• [What you have to do]: Search the material for the string "from" and copy each line where it occurs.
═════ Given material ═════
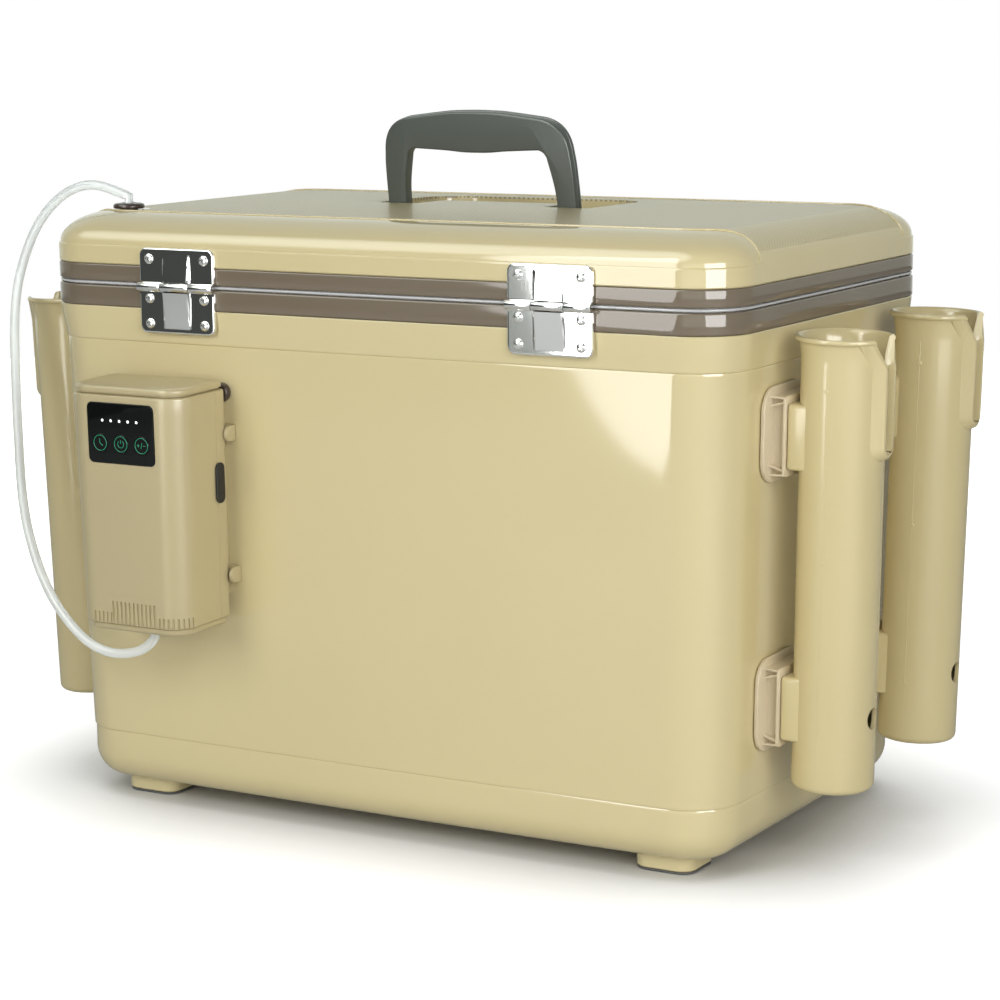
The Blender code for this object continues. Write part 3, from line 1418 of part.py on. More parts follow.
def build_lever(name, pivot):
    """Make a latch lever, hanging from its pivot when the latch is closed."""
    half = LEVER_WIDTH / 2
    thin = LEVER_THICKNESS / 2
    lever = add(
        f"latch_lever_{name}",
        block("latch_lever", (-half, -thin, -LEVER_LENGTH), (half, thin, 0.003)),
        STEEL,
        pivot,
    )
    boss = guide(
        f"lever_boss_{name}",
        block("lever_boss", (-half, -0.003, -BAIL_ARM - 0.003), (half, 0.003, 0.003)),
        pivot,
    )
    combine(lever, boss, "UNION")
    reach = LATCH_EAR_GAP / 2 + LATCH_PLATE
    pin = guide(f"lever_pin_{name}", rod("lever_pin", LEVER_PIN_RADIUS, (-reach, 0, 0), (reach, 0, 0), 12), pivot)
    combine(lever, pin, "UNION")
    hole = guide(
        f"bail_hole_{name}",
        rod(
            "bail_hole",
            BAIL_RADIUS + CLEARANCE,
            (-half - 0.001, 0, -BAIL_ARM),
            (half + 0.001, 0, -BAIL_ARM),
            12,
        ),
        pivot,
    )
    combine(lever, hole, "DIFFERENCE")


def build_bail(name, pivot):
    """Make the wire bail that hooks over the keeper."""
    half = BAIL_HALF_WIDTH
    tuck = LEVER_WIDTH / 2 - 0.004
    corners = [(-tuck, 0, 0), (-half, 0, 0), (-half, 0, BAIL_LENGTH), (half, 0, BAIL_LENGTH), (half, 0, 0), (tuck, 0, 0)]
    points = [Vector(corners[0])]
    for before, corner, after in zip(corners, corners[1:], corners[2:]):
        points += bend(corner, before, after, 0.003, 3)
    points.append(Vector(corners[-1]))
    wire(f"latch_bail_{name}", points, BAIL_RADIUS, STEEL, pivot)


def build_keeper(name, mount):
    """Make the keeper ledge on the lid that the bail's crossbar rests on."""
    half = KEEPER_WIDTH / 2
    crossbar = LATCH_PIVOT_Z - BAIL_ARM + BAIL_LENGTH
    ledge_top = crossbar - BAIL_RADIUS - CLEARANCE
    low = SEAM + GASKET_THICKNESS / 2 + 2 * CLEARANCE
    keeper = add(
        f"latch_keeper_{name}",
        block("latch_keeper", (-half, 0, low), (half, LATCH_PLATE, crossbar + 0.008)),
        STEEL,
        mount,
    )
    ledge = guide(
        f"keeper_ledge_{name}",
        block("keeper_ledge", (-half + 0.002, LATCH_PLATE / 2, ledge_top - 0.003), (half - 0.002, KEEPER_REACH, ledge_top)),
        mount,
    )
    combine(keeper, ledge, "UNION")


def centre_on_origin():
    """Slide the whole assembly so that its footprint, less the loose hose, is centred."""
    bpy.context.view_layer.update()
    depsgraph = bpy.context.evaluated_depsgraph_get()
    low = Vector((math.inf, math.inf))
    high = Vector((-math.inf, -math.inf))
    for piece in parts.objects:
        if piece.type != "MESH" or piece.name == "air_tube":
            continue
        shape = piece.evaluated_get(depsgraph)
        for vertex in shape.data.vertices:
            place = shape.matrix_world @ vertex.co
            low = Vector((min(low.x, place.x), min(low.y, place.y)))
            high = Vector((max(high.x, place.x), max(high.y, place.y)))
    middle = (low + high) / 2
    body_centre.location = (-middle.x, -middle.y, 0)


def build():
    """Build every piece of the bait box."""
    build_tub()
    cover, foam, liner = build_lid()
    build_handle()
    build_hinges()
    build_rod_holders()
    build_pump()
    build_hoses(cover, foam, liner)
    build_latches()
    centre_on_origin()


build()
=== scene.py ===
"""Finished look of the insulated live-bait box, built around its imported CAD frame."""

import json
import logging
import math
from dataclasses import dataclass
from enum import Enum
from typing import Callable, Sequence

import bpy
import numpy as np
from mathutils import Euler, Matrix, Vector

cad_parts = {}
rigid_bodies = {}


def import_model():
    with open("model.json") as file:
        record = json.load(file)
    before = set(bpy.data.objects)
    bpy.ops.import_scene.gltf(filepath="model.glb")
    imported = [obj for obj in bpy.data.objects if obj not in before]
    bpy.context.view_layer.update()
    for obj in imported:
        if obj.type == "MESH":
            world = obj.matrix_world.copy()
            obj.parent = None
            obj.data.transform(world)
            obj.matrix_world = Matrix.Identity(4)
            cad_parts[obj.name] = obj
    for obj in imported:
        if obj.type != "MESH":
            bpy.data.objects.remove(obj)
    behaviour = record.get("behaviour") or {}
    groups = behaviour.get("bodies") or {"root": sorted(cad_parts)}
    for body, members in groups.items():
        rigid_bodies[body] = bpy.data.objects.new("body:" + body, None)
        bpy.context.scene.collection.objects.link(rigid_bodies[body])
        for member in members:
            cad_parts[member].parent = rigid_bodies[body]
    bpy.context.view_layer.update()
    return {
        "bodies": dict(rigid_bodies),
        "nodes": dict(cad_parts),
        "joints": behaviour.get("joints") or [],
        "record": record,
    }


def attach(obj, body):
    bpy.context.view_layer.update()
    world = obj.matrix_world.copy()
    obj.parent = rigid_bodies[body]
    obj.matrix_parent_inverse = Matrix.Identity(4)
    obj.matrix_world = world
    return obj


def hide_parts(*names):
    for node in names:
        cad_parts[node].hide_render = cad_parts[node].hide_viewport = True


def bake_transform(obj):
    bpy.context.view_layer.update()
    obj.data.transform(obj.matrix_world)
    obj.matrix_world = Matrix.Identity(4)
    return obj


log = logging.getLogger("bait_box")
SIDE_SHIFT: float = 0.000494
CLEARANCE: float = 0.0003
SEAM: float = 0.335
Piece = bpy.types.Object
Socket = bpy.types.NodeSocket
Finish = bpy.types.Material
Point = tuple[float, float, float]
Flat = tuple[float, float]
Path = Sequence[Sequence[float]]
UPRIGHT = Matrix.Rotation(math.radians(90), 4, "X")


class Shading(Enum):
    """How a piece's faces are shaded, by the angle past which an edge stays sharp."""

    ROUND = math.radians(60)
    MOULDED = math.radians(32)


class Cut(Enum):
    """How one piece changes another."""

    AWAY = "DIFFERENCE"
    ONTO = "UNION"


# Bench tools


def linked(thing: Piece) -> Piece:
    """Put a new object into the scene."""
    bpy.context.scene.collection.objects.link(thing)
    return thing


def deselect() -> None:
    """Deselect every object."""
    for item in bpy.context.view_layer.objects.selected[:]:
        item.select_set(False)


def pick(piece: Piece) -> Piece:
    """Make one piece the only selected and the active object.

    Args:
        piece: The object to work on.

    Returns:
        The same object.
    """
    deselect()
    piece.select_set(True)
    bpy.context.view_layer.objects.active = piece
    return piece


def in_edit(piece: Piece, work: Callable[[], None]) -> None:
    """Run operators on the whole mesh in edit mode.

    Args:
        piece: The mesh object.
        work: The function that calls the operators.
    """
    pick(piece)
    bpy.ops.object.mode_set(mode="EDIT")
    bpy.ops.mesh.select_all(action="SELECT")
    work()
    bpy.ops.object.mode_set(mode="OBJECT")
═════
• [Answer to the task]:
The Blender code for this object continues. Write part 3, from line 1418 of part.py on. More parts follow.
    """Make a latch lever, hanging from its pivot when the latch is closed."""
from dataclasses import dataclass
from enum import Enum
from typing import Callable, Sequence
from mathutils import Euler, Matrix, Vector